Set task: Of the lines listed below, return exactly those that run from the line containing "spot = frame" through the line containing "obj.matrix_world = world", both included.

Information provided:
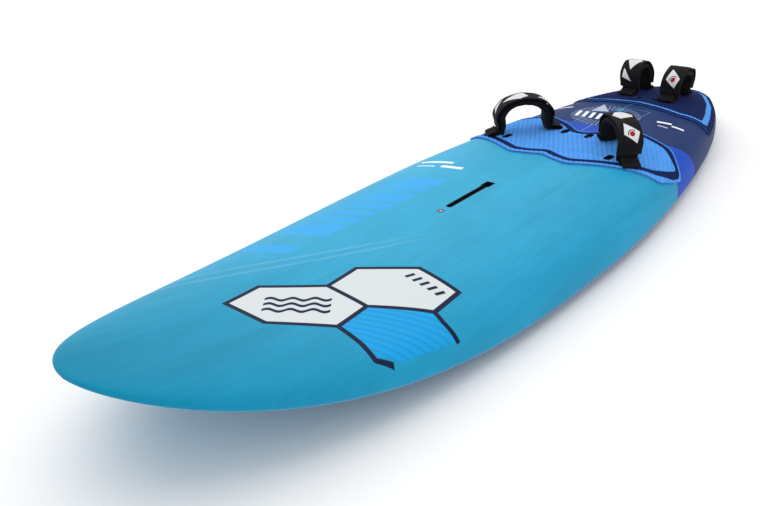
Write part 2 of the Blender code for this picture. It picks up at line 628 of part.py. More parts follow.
def build_strap_screw(name, x, y, foot, parts, cutters, looks):
    """A round-headed screw, straight down through the foot and the pad into the insert's middle hole."""
    seat = deck_height(x, y) + PAD_SURFACE + FOOT_THICKNESS - SCREW_BED
    profile = [
        (0.0, SCREW_HEAD_HEIGHT), (SCREW_CROWN_RADIUS, SCREW_HEAD_HEIGHT), (SCREW_HEAD_RADIUS, SCREW_HEAD_RIM),
        (SCREW_HEAD_RADIUS, 0.0), (SCREW_SHANK_RADIUS, 0.0), (SCREW_SHANK_RADIUS, -SCREW_SHANK_LENGTH),
        (0.0, -SCREW_SHANK_LENGTH - SCREW_TIP),
    ]
    screw = turned(name, profile, parts, looks["black_steel"], SMALL_TURNED_STEPS)
    screw.location = (x, y, seat)
    bpy.context.view_layer.update()
    driving_slot(screw, SCREW_DRIVE_LENGTH, SCREW_DRIVE_WIDTH, SCREW_DRIVE_DEPTH, SCREW_HEAD_HEIGHT, cutters)
    clearance = circle(x, y, SCREW_SHANK_RADIUS + 2 * GAP, 8)
    seat_hole = circle(x, y, SCREW_HEAD_RADIUS + 2 * GAP, SMALL_TURNED_STEPS)
    sink_through([foot], clearance, seat - CUT_PAST, seat + CUT_PAST, f"{name}_clearance", cutters)
    sink_through([foot], seat_hole, seat - GAP, seat + CUT_PAST, f"{name}_seat", cutters)


# ---------------------------------------------------------------------------- assembly
def make_looks():
    return {
        "eps_foam": material("eps_foam", (0.90, 0.91, 0.90), 0.8),
        "pvc_foam": material("pvc_foam", (0.72, 0.66, 0.38), 0.8),
        "deck": material("deck_paint", (0.04, 0.40, 0.60), 0.45),
        "bottom": material("bottom_paint", (0.05, 0.36, 0.56), 0.3),
        "black_plastic": material("black_plastic", (0.015, 0.015, 0.017), 0.5),
        "vent_plastic": material("vent_plastic", (0.03, 0.05, 0.08), 0.45),
        "white_plastic": material("white_plastic", (0.85, 0.85, 0.83), 0.4),
        "brass": material("brass", (0.70, 0.42, 0.20), 0.3, 1.0),
        "steel": material("stainless_steel", (0.60, 0.60, 0.62), 0.3, 1.0),
        "black_steel": material("blackened_steel", (0.03, 0.03, 0.033), 0.4, 1.0),
        "sky_eva": material("sky_foam_sheet", (0.10, 0.38, 0.86), 0.85),
        "navy_eva": material("navy_foam_sheet", (0.01, 0.03, 0.13), 0.85),
        "webbing": material("black_webbing", (0.012, 0.012, 0.014), 0.8),
        "neoprene": material("black_neoprene", (0.018, 0.018, 0.022), 0.75),
    }


def main():
    clear_scene()
    parts = new_collection("windsurf_board")
    cutters = new_collection("cutters")
    looks = make_looks()

    core, deck, bottom = build_hull(parts, cutters, looks)
    under_skin = hide_cutter(hull_solid("under_skin_limit", SKIN + GAP, TIP_SOLID, cutters))
    flush = hide_cutter(hull_solid("flush_limit", 0.0, END_OVERSHOOT, cutters))
    pad_surface = hide_cutter(hull_solid("pad_surface_limit", -PAD_SURFACE - GAP, END_OVERSHOOT, cutters))

    build_mast_track(core, deck, under_skin, parts, cutters, looks)
    build_vent(core, deck, parts, cutters, looks)
    build_fin_box(core, bottom, under_skin, parts, cutters, looks)

    pad_holes = {"front": [], "rear": []}
    for side_name, side in SIDES.items():
        for spot, (x, y) in SPARE_INSERTS.items():
            group = spot.split("_")[0]
            name = f"{spot}_{side_name}_spare_insert"
            build_insert(name, x, side * y, core, deck, flush, parts, cutters, looks)
            pad_holes[group].append(
                stadium(x, side * y, INSERT_LENGTH + PAD_CUTOUT_MARGIN, INSERT_WIDTH + PAD_CUTOUT_MARGIN, 3)
            )
        for group, legs in STRAP_LEGS.items():
            prefix = f"{group}_{side_name}"
            frame, half_span = strap_frame(list(legs.values()), side)
            build_strap(prefix, frame, half_span, parts, looks)
            for end, leg in zip((-1, 1), legs):
                foot = build_foot(f"{prefix}_{leg}_foot", frame, half_span, end, pad_surface, parts, looks)
                spot = frame @ Vector((end * (half_span + FOOT_SCREW_REACH), 0, 0))
                build_insert(f"{prefix}_{leg}_insert", spot.x, spot.y, core, deck, flush, parts, cutters,
                             looks)
                build_strap_screw(f"{prefix}_{leg}_screw", spot.x, spot.y, foot, parts, cutters, looks)
                pad_holes[group].append(circle(spot.x, spot.y, PAD_SCREW_HOLE_RADIUS))

    build_pad("front_pad", FRONT_PAD_LINE, "navy_eva", "sky_eva", pad_holes["front"], parts, cutters, looks)
    build_pad("rear_pad", REAR_PAD_LINE, "sky_eva", "navy_eva", pad_holes["rear"], parts, cutters, looks)


main()
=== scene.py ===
import functools
import json
import math

import bmesh
import bpy
import numpy as np
from mathutils import Matrix, Vector
from mathutils.geometry import delaunay_2d_cdt


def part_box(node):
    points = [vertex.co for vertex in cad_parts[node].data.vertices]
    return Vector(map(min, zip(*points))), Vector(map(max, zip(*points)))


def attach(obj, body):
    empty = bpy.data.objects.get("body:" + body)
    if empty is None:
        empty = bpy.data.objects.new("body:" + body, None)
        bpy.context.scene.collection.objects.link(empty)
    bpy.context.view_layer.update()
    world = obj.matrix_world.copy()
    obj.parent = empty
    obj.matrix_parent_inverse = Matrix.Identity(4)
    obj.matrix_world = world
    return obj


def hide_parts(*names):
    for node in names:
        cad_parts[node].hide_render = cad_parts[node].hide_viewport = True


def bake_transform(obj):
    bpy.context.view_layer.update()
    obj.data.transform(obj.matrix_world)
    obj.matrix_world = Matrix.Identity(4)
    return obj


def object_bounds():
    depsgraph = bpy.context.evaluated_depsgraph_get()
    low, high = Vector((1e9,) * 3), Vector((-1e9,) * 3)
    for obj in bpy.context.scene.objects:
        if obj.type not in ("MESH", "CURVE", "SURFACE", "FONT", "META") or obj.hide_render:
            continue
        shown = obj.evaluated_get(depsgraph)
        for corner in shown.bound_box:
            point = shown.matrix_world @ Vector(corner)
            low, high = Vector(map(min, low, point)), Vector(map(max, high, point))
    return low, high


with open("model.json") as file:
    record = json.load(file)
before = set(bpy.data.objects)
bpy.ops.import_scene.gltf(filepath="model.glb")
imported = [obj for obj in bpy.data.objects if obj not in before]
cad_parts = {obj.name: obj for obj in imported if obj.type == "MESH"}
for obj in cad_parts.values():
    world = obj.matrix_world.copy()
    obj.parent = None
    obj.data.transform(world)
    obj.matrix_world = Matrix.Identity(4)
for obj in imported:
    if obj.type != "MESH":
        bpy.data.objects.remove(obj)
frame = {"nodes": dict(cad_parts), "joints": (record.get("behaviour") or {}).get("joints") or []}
CAD_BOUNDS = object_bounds()
NODES = frame["nodes"]
TAU = 2 * math.pi

# ---------------------------------------------------------------- sizes that the solids have, in metres
LENGTH, WIDTH, THICKNESS, WIDE_POINT = 2.35, 0.663, 0.142, 0.047
NOSE_POWER, NOSE_ROUND, TAIL_POWER, TAIL_ROUND = 2.77, 0.507, 1.565, 0.533
NOSE_ROCKER, NOSE_ROCKER_POWER, TAIL_ROCKER, TAIL_ROCKER_POWER = 0.202, 2.98, 0.0104, 3.0
NOSE_THINNING, NOSE_THINNING_POWER, TAIL_THINNING, TAIL_THINNING_POWER = 0.904, 2.2, 0.577, 5.0
ROUNDED_WIDTH, RAIL_HEIGHT = 0.12, 0.203
SECTION_WIDE_POWER, SECTION_HIGH_POWER = 1 / 0.275, 0.375
SKIN, GAP, TIP_SOLID = 0.003, 0.0003, 0.010
PAD_LIFT, PAD_BASE, PAD_TOP = 0.0006, 0.003, 0.002
TOP_LIFT = PAD_LIFT + PAD_BASE + GAP
PAD_SURFACE = TOP_LIFT + PAD_TOP
FRONT_GROOVE, REAR_GROOVE, REAR_MARGIN = 0.0185, 0.0155, 0.012
CUTOUT_MARGIN = 0.0005
SLOT_FRONT, SLOT_REAR, SLOT_WIDTH = 0.237, 0.066, 0.0095
KEYHOLE_LENGTH, KEYHOLE_WIDTH = 0.026, 0.018
FIN_BOX_X, FIN_SLOT_LENGTH, FIN_SLOT_WIDTH = -0.90, 0.250, 0.0096
FIN_ENTRY_REAR, FIN_ENTRY = -0.797, 0.0156
CUT_MARGIN = 0.0005
STRAP_LEG_HEIGHT, LEAN_AXIS_HEIGHT = 0.046, 0.030
WEBBING_WIDTH, WEBBING, LOOP_PAD_WIDTH, LOOP_PAD = 0.046, 0.0025, 0.057, 0.016
FOOT_WEBBING, STITCH_PITCH = 0.0036, 0.0042
LEAN_START, BLEND_HEIGHTS = 0.012, (0.004, 0.044)  # over the pad
COVER_WIDTH, COVER, COVER_LIFT, COVER_START = 0.060, 0.003, 0.00435, 0.024
COVER_THINNED, COVER_STEPS = 0.0006, 22
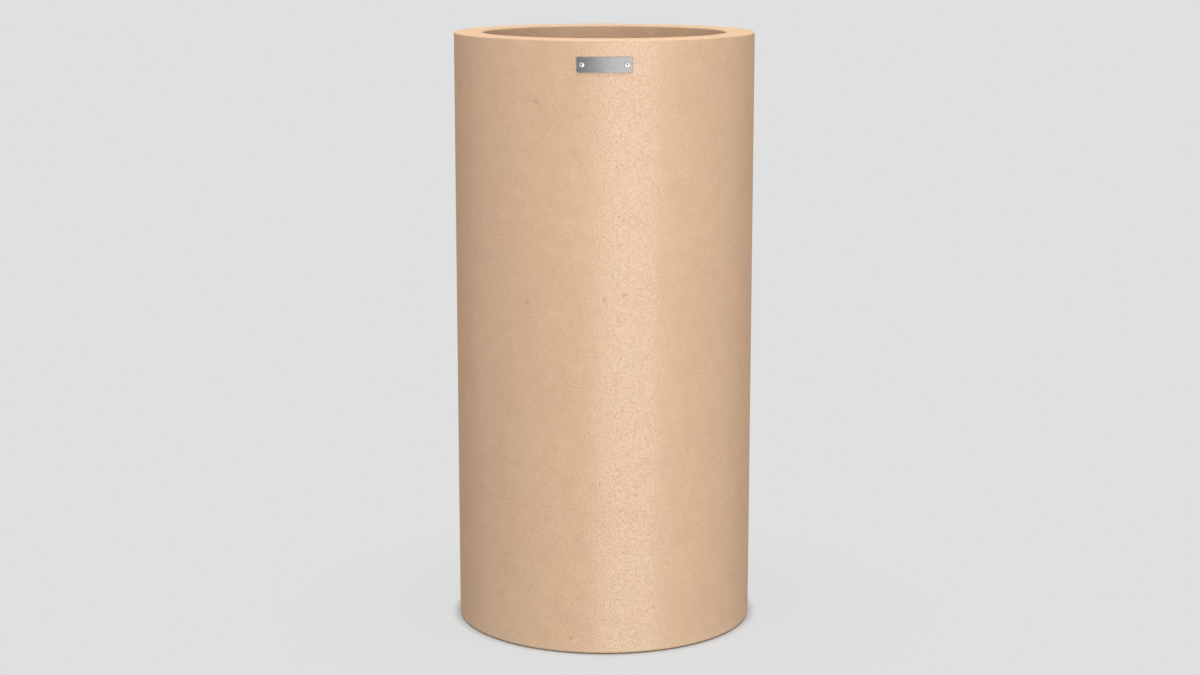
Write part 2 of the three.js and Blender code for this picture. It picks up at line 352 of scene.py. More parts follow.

Answer to the task:
                spot = frame @ Vector((end * (half_span + FOOT_SCREW_REACH), 0, 0))
                build_insert(f"{prefix}_{leg}_insert", spot.x, spot.y, core, deck, flush, parts, cutters,
                             looks)
                build_strap_screw(f"{prefix}_{leg}_screw", spot.x, spot.y, foot, parts, cutters, looks)
                pad_holes[group].append(circle(spot.x, spot.y, PAD_SCREW_HOLE_RADIUS))

    build_pad("front_pad", FRONT_PAD_LINE, "navy_eva", "sky_eva", pad_holes["front"], parts, cutters, looks)
    build_pad("rear_pad", REAR_PAD_LINE, "sky_eva", "navy_eva", pad_holes["rear"], parts, cutters, looks)


main()
=== scene.py ===
import functools
import json
import math

import bmesh
import bpy
import numpy as np
from mathutils import Matrix, Vector
from mathutils.geometry import delaunay_2d_cdt


def part_box(node):
    points = [vertex.co for vertex in cad_parts[node].data.vertices]
    return Vector(map(min, zip(*points))), Vector(map(max, zip(*points)))


def attach(obj, body):
    empty = bpy.data.objects.get("body:" + body)
    if empty is None:
        empty = bpy.data.objects.new("body:" + body, None)
        bpy.context.scene.collection.objects.link(empty)
    bpy.context.view_layer.update()
    world = obj.matrix_world.copy()
    obj.parent = empty
    obj.matrix_parent_inverse = Matrix.Identity(4)
    obj.matrix_world = world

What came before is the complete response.